* _Written exercise_: Write out the full listing again, exactly as it stands.

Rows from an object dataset
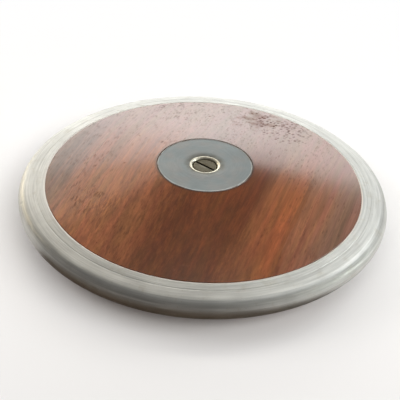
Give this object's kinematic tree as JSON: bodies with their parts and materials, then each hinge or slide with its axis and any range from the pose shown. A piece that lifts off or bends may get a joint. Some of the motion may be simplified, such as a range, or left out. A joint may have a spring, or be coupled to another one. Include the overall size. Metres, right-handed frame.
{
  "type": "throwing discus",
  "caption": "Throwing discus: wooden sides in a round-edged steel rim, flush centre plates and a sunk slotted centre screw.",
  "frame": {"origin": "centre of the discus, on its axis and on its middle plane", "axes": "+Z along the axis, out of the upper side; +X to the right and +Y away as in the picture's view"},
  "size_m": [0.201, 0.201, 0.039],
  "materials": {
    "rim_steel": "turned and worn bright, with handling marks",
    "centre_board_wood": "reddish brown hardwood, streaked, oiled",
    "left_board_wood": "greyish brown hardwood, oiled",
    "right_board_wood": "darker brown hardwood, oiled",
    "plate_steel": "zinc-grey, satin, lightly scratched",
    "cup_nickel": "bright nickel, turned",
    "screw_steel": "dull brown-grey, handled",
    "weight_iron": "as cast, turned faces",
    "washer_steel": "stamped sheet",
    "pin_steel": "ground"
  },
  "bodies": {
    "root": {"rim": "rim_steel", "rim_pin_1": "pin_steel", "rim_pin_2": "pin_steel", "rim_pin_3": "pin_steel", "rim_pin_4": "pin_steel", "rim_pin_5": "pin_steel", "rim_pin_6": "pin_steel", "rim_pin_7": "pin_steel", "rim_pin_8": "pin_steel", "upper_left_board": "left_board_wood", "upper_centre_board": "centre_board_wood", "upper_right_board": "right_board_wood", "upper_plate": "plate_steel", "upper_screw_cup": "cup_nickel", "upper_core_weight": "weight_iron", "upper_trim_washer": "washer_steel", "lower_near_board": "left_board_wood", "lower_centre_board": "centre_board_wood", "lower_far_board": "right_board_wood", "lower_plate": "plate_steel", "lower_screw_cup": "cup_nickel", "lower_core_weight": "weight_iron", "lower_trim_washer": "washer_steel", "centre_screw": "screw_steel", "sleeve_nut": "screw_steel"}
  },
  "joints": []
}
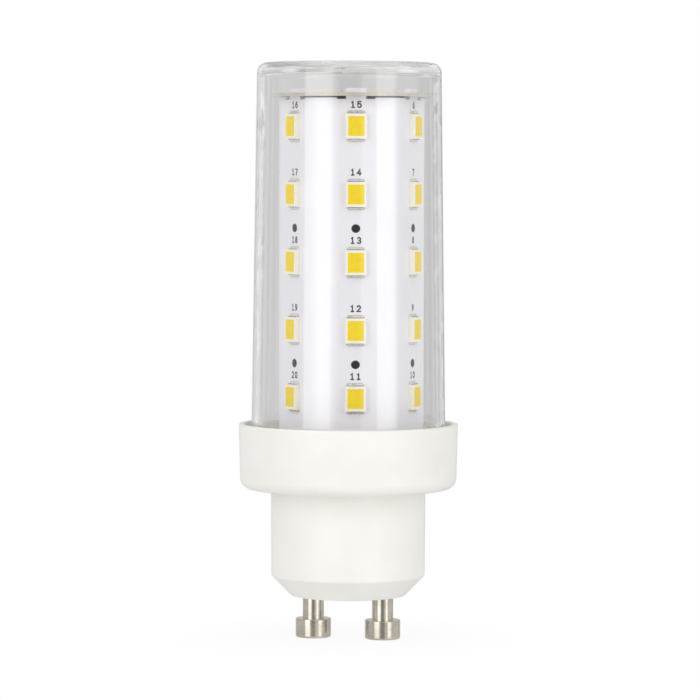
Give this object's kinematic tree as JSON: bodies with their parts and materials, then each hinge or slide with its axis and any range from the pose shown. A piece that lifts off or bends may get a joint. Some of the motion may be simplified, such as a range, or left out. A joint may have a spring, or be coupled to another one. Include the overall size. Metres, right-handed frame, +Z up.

* _Correct response_:
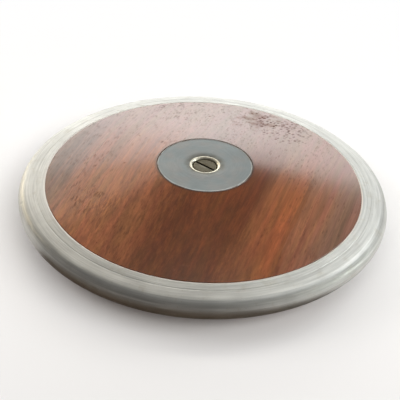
Give this object's kinematic tree as JSON: bodies with their parts and materials, then each hinge or slide with its axis and any range from the pose shown. A piece that lifts off or bends may get a joint. Some of the motion may be simplified, such as a range, or left out. A joint may have a spring, or be coupled to another one. Include the overall size. Metres, right-handed frame.
{
  "type": "throwing discus",
  "caption": "Throwing discus: wooden sides in a round-edged steel rim, flush centre plates and a sunk slotted centre screw.",
  "frame": {"origin": "centre of the discus, on its axis and on its middle plane", "axes": "+Z along the axis, out of the upper side; +X to the right and +Y away as in the picture's view"},
  "size_m": [0.201, 0.201, 0.039],
  "materials": {
    "rim_steel": "turned and worn bright, with handling marks",
    "centre_board_wood": "reddish brown hardwood, streaked, oiled",
    "left_board_wood": "greyish brown hardwood, oiled",
    "right_board_wood": "darker brown hardwood, oiled",
    "plate_steel": "zinc-grey, satin, lightly scratched",
    "cup_nickel": "bright nickel, turned",
    "screw_steel": "dull brown-grey, handled",
    "weight_iron": "as cast, turned faces",
    "washer_steel": "stamped sheet",
    "pin_steel": "ground"
  },
  "bodies": {
    "root": {"rim": "rim_steel", "rim_pin_1": "pin_steel", "rim_pin_2": "pin_steel", "rim_pin_3": "pin_steel", "rim_pin_4": "pin_steel", "rim_pin_5": "pin_steel", "rim_pin_6": "pin_steel", "rim_pin_7": "pin_steel", "rim_pin_8": "pin_steel", "upper_left_board": "left_board_wood", "upper_centre_board": "centre_board_wood", "upper_right_board": "right_board_wood", "upper_plate": "plate_steel", "upper_screw_cup": "cup_nickel", "upper_core_weight": "weight_iron", "upper_trim_washer": "washer_steel", "lower_near_board": "left_board_wood", "lower_centre_board": "centre_board_wood", "lower_far_board": "right_board_wood", "lower_plate": "plate_steel", "lower_screw_cup": "cup_nickel", "lower_core_weight": "weight_iron", "lower_trim_washer": "washer_steel", "centre_screw": "screw_steel", "sleeve_nut": "screw_steel"}
  },
  "joints": []
}
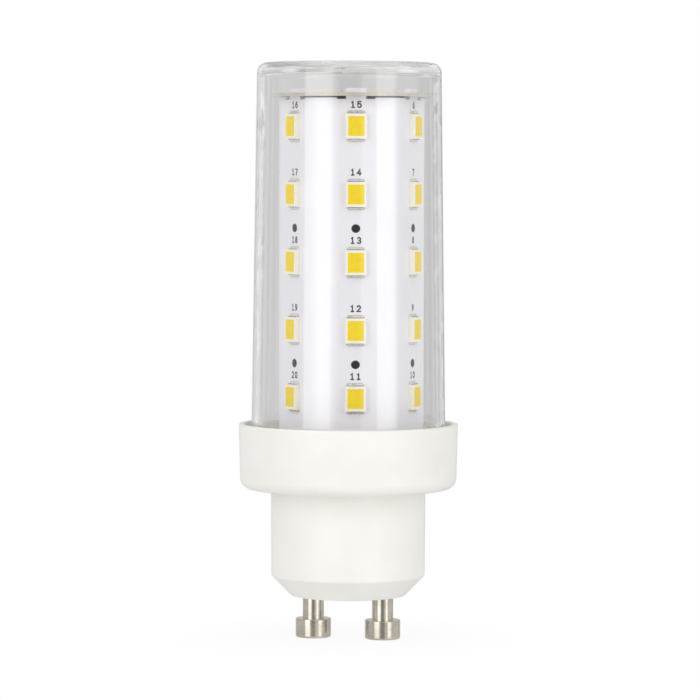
Give this object's kinematic tree as JSON: bodies with their parts and materials, then each hinge or slide with its axis and any range from the pose shown. A piece that lifts off or bends may get a joint. Some of the motion may be simplified, such as a range, or left out. A joint may have a spring, or be coupled to another one. Include the overall size. Metres, right-handed frame, +Z up.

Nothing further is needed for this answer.